You might feel the same way about beginning the flight training process as ol' Wolfie does about the wing above. Don't worry, and don't panic! It may seem strangely behaved and hard to understand at first, but by breaking it down into small, comprehensible steps, we'll get through it together and wonder why it ever seemed so difficult at the start.

You may be one of those people who has always looked up every time a plane flies over or spent countless hours by the airport watching the planes come in, checking them out as they taxi on the ramp, thinking how cool it would be to be able to climb in one of those and go where ever you want.

Or maybe you're a professional who needs to travel to places that aren't conveniently served by the big airlines. Our flight school trained a lawyer who just wanted to see if it could help him in his practice. Before he was even done, he had some of his colleagues start taking lessons, too, because he discovered how much easier and more productive it made him. As a real-life example, he had an 8:30 a.m. hearing that was in the next state over. Instead of having to drive the day before and spend the night in a hotel room, he slept in his own bed, got to the airport early that morning, flew himself, and was back that same afternoon with energy to spare. I also personally know at least 4 doctors who have a second (or third) practice in a location that would be too far to drive but is a short flight away.

Perhaps your career goals are somewhere in the field of aviation itself. A pilot certificate is very useful to have when considering becoming an air traffic controller. Furthermore, interviews with airlines for piloting jobs tend to be rather short if you can't fly an airplane.
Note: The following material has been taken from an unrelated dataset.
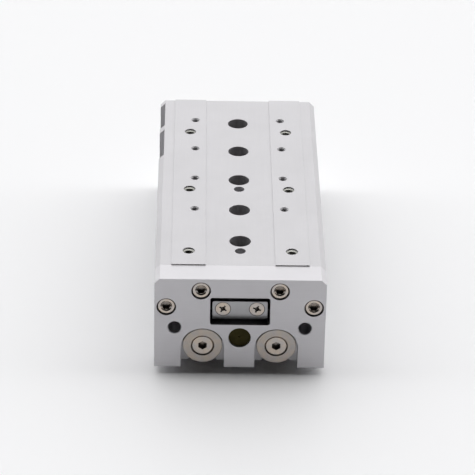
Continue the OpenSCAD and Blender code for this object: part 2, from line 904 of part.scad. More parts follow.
module table_outline() {
    w = width / 2;
    c = edge_chamfer;
    polygon([[-w, wall_z], [-cavity_x, wall_z], [-cavity_x, roof_z], [cavity_x, roof_z],
             [cavity_x, wall_z], [w, wall_z], [w, top_h - c], [w - c, top_h],
             [strip_outer, top_h], [strip_outer, top_h + strip_h],
             [strip_inner, top_h + strip_h], [strip_inner, top_h],
             [-strip_inner, top_h], [-strip_inner, top_h + strip_h],
             [-strip_outer, top_h + strip_h], [-strip_outer, top_h],
             [-w + c, top_h], [-w, top_h - c]]);
}

insert_wall = 0.3;       // what an insert's hole is larger in radius than its thread
insert_height = 0.45;    // height of the insert's thread
insert_sink = 1.2;       // depth of an insert's first turn below the table's strip
insert_r = insert_thread / 2 + insert_wall;
insert_minor_r = insert_thread / 2 - insert_height;
insert_chamfer = 0.15;
insert_depth = top_h + strip_h - roof_z - insert_floor;

function insert_row_y(i) = front_y + table_d + insert_first + i * insert_pitch;

module insert_places() {
    for (side = [-1, 1])
        for (i = [0 : insert_rows - 1])
            translate([side * insert_spacing / 2, insert_row_y(i), top_h + strip_h])
                children();
}

module plate_screw_places() {
    for (side = [-1, 1]) {
        place(side * upper_screw_x, upper_screw_z)
            children();
        place(side * (width / 2 - lower_screw_edge), lower_screw_z)
            children();
    }
}

plate_screw_l = 18;

module stop_seat(d0, d1) {
    translate([-width / 2 - cut, front_y + d0, wall_z - cut])
        cube([seat_depth + cut, d1 - d0, top_h]);
}

module table() {
    rear_seat_end = rear_d - seat_end;
    rear_seat_start = rear_seat_end - rear_seat_l;
    flare = insert_chamfer + seat_gap;
    color(aluminium)
        difference() {
            profile(table_d, rear_d)
                table_outline();
            stop_seat(rear_seat_start, rear_seat_end);
            stop_seat(rear_seat_start - seat_rib - front_seat_l, rear_seat_start - seat_rib);
            rail_bolt_access();
            insert_places() {
                translate([0, 0, -insert_depth])
                    cylinder(h = insert_depth + cut, r = insert_r);
                translate([0, 0, -insert_chamfer])
                    cylinder(h = flare, r1 = insert_r, r2 = insert_r + flare);
            }
            for (i = [0, 1])
                translate([0, insert_row_y(i) + dowel_shift, top_h - dowel_depth])
                    cylinder(h = dowel_depth + cut, d = dowel_d);
            block_screw_places()
                translate([0, 0, block_z])
                    cylinder(h = top_h, d = minor_d(M5));
            plate_screw_places()
                bar(table_d - cut, head_sink + head_h(M5) + plate_screw_l + cut, minor_d(M5) / 2);
        }
}

// Threaded inserts: a coil drawn as rings, one for each turn of the thread
module thread_inserts() {
    pitch = 0.8;
    crest = 0.25;
    root = 0.15;
    root_wall = 0.35;
    lead_in = 0.35;
    flank = (pitch - crest - root) / 2;
    turns = floor((insert_depth - insert_sink) / pitch);
    root_r = insert_r - root_wall;
    outer_r = insert_r - seat_gap;
    thread = [for (i = [0 : turns - 1])
              for (p = [[root_r, flank], [root_r, flank + root],
                        [insert_minor_r, pitch - crest], [insert_minor_r, pitch]])
              [p[0], (i - turns) * pitch + p[1]]];
    color(chromed)
        insert_places()
            translate([0, 0, -insert_sink])
                rotate_extrude($fn = 36)
                    polygon(concat([[root_r, -turns * pitch]], thread,
                                   [[outer_r, lead_in], [outer_r, -turns * pitch]]));
}

module plate_outline() {
    w = width / 2;
    c = edge_chamfer;
    polygon([[-w, plate_lift], [w, plate_lift], [w, top_h - c], [w - c, top_h],
             [-w + c, top_h], [-w, top_h - c]]);
}

// A U-shaped slot of width w, open towards the base; its round end lies drop below the bore
module rod_slot(d0, d1, w, drop) {
    place(0, -drop)
        bar(d0, d1, w / 2);
    block_y(d0, d1, w / 2, -bore_z - cut, -drop);
}

module window_hole() {
    half_w = rail_w / 2 + window_gap;
    z0 = body_h - sill_drop;
    d0 = -cut;
    d1 = plate_t + cut;
    block_y(d0, d1, half_w - window_r, z0, roof_z);
    block_y(d0, d1, half_w, z0 + window_r, roof_z - window_r);
    for (side = [-1, 1])
        for (z = [z0 + window_r, roof_z - window_r])
            place(side * (half_w - window_r), z)
                bar(d0, d1, window_r);
}

module end_plate() {
    hole_edge = 0.4;
    color(aluminium)
        difference() {
            profile(0, plate_t)
                plate_outline();
            window_hole();
            plate_screw_places()
                screw_seat(0, plate_t, M5);
            both_bores() {
                rod_slot(-cut, slot_depth, slot_w, bush_gap - bush_top_gap);
                rod_slot(-cut, plate_t + cut, neck_slot_w, 0);
            }
            for (side = [-1, 1])
                place(side * front_hole_x, front_hole_z) {
                    bar(-cut, plate_t + cut, front_hole_d / 2);
                    taper(-seat_gap, hole_edge, front_hole_d / 2 + hole_edge + seat_gap, front_hole_d / 2);
                }
            place(0, bumper_z)
                bar(-cut, plate_t + cut, bumper_hole_d / 2);
        }
}

module plate_screws() {
    color(stainless)
        plate_screw_places()
            socket_screw(head_sink, M5, plate_t - head_sink - head_h(M5), plate_screw_l);
}

// A soft plug that meets the body's front face when the table is pulled in
module retract_bumper() {
    r = bumper_hole_d / 2 - seat_gap;
    front = 1.2;
    dimple_r = 0.6;
    dimple = 0.5;
    color(urethane)
        place(0, bumper_z)
            difference() {
                bar(front, body_d - stop_gap, r);
                taper(front - seat_gap, front + dimple, dimple_r, dimple_r / 2);
            }
}

// ---- Rods, pistons and floating bushes ----

nut_w = 10;
nut_h = 4;
nut_pocket_d = 13;
nut_pocket = 5.5;
spigot_d = 6;
spigot_sink = 0.8;       // how far a rod's spigot ends inside the piston's rear face
spigot_end = piston_end_d - spigot_sink;
seal_place = 4;
magnet_place = 10.5;
wear_place = 17.5;
ring_w = 4;              // width of the grooves in a piston
ring_side_gap = 0.05;
piston_gap = 0.08;

module piston_rod() {
    tip = 0.5;
    difference() {
        union() {
            taper(bush_end_d, bush_end_d + tip, rod_r - tip, rod_r);
            bar(bush_end_d + tip, piston_d, rod_r);
            bar(piston_d, spigot_end, spigot_d / 2 - thread_gap);
        }
        bar(bush_end_d - cut, bush_end_d + rod_bolt_l + cut, rod_bolt_minor / 2);
    }
}

module piston_groove(at, depth) {
    sleeve(piston_d + at, piston_d + at + ring_w, bore_r + cut, bore_r - depth);
}

seal_depth = 2.6;
magnet_depth = 3;
wear_depth = 1.2;

module piston() {
    difference() {
        bar(piston_d, piston_end_d, bore_r - piston_gap);
        bar(piston_d - cut, piston_end_d + cut, spigot_d / 2);
        bar(piston_end_d - nut_pocket, piston_end_d + cut, nut_pocket_d / 2);
        piston_groove(seal_place, seal_depth);
        piston_groove(magnet_place, magnet_depth);
        piston_groove(wear_place, wear_depth);
    }
}

// A ring that fills a piston groove up to an outer radius
module groove_ring(at, depth, r_out) {
    d0 = piston_d + at + ring_side_gap;
    sleeve(d0, d0 + ring_w - 2 * ring_side_gap, r_out, bore_r - depth + seat_gap);
}

// Two lips with a groove between them
module piston_seal() {
    lip_w = 1.2;
    lip_depth = 0.8;
    d0 = piston_d + seal_place;
    difference() {
        groove_ring(seal_place, seal_depth, bore_r - slide_gap);
        sleeve(d0 + lip_w, d0 + ring_w - lip_w, bore_r + cut, bore_r - lip_depth);
    }
}

module wear_ring() {
    groove_ring(wear_place, wear_depth, bore_r - slide_gap);
}

module magnet() {
    air_gap = 0.5;
    groove_ring(magnet_place, magnet_depth, bore_r - air_gap);
}

module piston_nut() {
    d0 = piston_end_d - nut_pocket;
    difference() {
        translate([0, front_y + d0, 0])
            rotate([-90, 0, 0])
                cylinder(h = nut_h, r = nut_w / sqrt(3), $fn = 6);
        bar(d0 - cut, d0 + nut_h + cut, spigot_d / 2);
    }
}

module floating_bush() {
    edge = 0.3;
    r = bush_d / 2;
    difference() {
        union() {
            taper(0, edge, r - edge, r);
            bar(edge, slot_depth - web_gap, r);
            bar(slot_depth - web_gap, neck_end_d, neck_d / 2);
            bar(neck_end_d, bush_end_d, rear_flange_d / 2);
        }
        bar(-cut, rod_bolt_sink + rod_bolt_head_h, rod_bolt_head_d / 2 + rod_bolt_gap);
        bar(-cut, bush_end_d + cut, rod_bolt_d / 2 + rod_shank_gap);
    }
}

module rod_end_bolts() {
    shank_d = rod_bolt_sink + rod_bolt_head_h;
    edge = 0.5;
    r = rod_bolt_head_d / 2;
    key = 4;
    socket = 2.4;
    color(stainless)
        both_bores()
            difference() {
                union() {
                    taper(rod_bolt_sink, rod_bolt_sink + edge, r - edge, r);
                    bar(rod_bolt_sink + edge, shank_d, r);
                    bar(shank_d, bush_end_d, rod_bolt_d / 2 - thread_gap);
                    bar(bush_end_d, bush_end_d + rod_bolt_l, rod_bolt_minor / 2 - thread_gap);
                }
                rotate([0, 30, 0])
                    hex_bar(-cut, rod_bolt_sink + socket, key);
            }
}

module left_piston_rod() color(chromed) at_bore(-1) piston_rod();
module right_piston_rod() color(chromed) at_bore(1) piston_rod();
module left_piston() color(bronze) at_bore(-1) piston();
module right_piston() color(bronze) at_bore(1) piston();
module left_piston_seal() color(nitrile) at_bore(-1) piston_seal();
module right_piston_seal() color(nitrile) at_bore(1) piston_seal();
module left_wear_ring() color(resin) at_bore(-1) wear_ring();
module right_wear_ring() color(resin) at_bore(1) wear_ring();
module left_magnet() color(magnetic) at_bore(-1) magnet();
module right_magnet() color(magnetic) at_bore(1) magnet();
module left_piston_nut() color(steel) at_bore(-1) piston_nut();
module right_piston_nut() color(steel) at_bore(1) piston_nut();
module left_floating_bush() color(stainless) at_bore(-1) floating_bush();
module right_floating_bush() color(stainless) at_bore(1) floating_bush();

// ---- Output ----

cylinder_body();
guide_rail();
rail_bolts();
rail_end_cover();
rail_cover_screws();
left_rod_cover();
right_rod_cover();
left_rod_bearing();
right_rod_bearing();
left_rod_seal();
right_rod_seal();
rod_cover_o_rings();
rod_cover_rings();
left_front_stop();
right_front_stop();
left_rear_stop();
right_rear_stop();
left_head_cap();
right_head_cap();
head_cap_o_rings();
head_cap_rings();
port_plugs();
table();
end_plate();
plate_screws();
retract_bumper();
thread_inserts();
guide_block();
block_screws();
front_ball_cap();
rear_ball_cap();
front_scraper();
rear_scraper();
ball_cap_screws();
guide_balls();
left_piston_rod();
right_piston_rod();
left_piston();
right_piston();
left_piston_seal();
right_piston_seal();
left_wear_ring();
right_wear_ring();
left_magnet();
right_magnet();
left_piston_nut();
right_piston_nut();
left_floating_bush();
right_floating_bush();
rod_end_bolts();
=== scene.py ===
"""Looks of a pneumatic slide table: finishes, fine edges, thread, studio light and camera.

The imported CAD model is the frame. Its nodes keep their places. This script gives them edges and
materials, and adds the thread in the table's screw holes, which rides on the table's body.
"""

import json
import math

import bpy
from mathutils import Matrix, Vector

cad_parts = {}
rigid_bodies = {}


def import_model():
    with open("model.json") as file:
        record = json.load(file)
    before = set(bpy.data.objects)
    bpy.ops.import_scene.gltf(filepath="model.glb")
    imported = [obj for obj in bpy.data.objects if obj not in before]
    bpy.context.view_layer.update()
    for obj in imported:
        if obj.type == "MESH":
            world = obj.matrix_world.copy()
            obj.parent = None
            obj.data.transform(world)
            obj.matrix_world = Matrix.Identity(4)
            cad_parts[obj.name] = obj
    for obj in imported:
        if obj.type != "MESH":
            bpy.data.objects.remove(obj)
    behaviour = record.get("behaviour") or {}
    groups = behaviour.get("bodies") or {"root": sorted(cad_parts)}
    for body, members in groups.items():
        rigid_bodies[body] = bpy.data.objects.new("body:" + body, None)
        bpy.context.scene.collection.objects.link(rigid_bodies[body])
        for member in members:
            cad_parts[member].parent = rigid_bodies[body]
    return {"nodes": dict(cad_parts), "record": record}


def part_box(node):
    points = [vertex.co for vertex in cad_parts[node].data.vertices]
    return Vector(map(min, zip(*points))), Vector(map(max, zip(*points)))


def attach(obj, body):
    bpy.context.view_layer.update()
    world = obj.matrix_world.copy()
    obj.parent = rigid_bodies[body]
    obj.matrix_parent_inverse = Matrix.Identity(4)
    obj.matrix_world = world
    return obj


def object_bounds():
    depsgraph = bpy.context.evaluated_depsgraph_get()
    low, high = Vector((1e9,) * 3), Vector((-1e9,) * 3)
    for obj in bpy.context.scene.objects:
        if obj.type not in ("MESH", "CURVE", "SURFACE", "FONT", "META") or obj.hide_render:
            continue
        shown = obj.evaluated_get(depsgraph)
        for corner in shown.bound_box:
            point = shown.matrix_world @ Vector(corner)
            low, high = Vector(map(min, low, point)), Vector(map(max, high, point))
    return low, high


MM = 0.001

# ---------------------------------------------------------------- frame

for leftover in list(bpy.data.objects):
    bpy.data.objects.remove(leftover)

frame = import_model()
cad_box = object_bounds()
nodes = frame["nodes"]
slot_of = {row["node"]: row["material_slot"] for row in frame["record"]["subparts"]}


def centre(node):
    """The middle of a CAD node's box at rest."""
    low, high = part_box(node)
    return (low + high) / 2


def islands(node):
    """Box centres of a node's separate solids, from its own mesh."""
    mesh = nodes[node].data
    keys = [tuple(round(c, 6) for c in v.co) for v in mesh.vertices]
    parent = {key: key for key in keys}

    def root(key):
        while parent[key] != key:
            parent[key] = parent[parent[key]]
            key = parent[key]
        return key

    for edge in mesh.edges:
        start, end = (root(keys[i]) for i in edge.vertices)
        parent[start] = end
    groups = {}
    for key in parent:
        groups.setdefault(root(key), []).append(key)
    found = []
    for points in groups.values():
        low = [min(p[i] for p in points) for i in range(3)]
        high = [max(p[i] for p in points) for i in range(3)]
        found.append(tuple((a + b) / 2 for a, b in zip(low, high)))
    return sorted(found)


def sunk_heads(node):
    """Centres and head radius of a group of like screws along Y."""
    centres = islands(node)
    outermost = max(x for x, y, z in centres)
    return centres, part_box(node)[1].x - outermost


def add_mesh(name, points, faces, material):
    """Puts a new mesh in the scene."""
    mesh = bpy.data.meshes.new(name)
    mesh.from_pydata(points, [], faces)
    mesh.materials.append(material)
    obj = bpy.data.objects.new(name, mesh)
    bpy.context.scene.collection.objects.link(obj)
    return obj


# ---------------------------------------------------------------- node helpers

# Cosine between the true normal and one rounded over an edge: unworn from the first, fully worn
# below the second
FLAT_COSINE = 0.99
SHARP_COSINE = 0.80

BEVEL_SAMPLES = 4
HOLLOW_SAMPLES = 6

# Millimetres outside a sunk head: the painted shade of its gap is full up to the first and gone from
# the second
SEAT_DARK = 0.25
SEAT_UNSHADED = 0.45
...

Or maybe you're someone who thinks that the TSA has gone insane and thinks that just because they're getting on board an aircraft, a citizen of a country that calls itself the "land of the free" shouldn't have to surrender their dignity at the door. Well, if you learn to fly yourself, you can have all the cupcakes you want without fear that some lowly-paid government TSA drone will confiscate them. And no one will pat down grandma if you take her flying with you.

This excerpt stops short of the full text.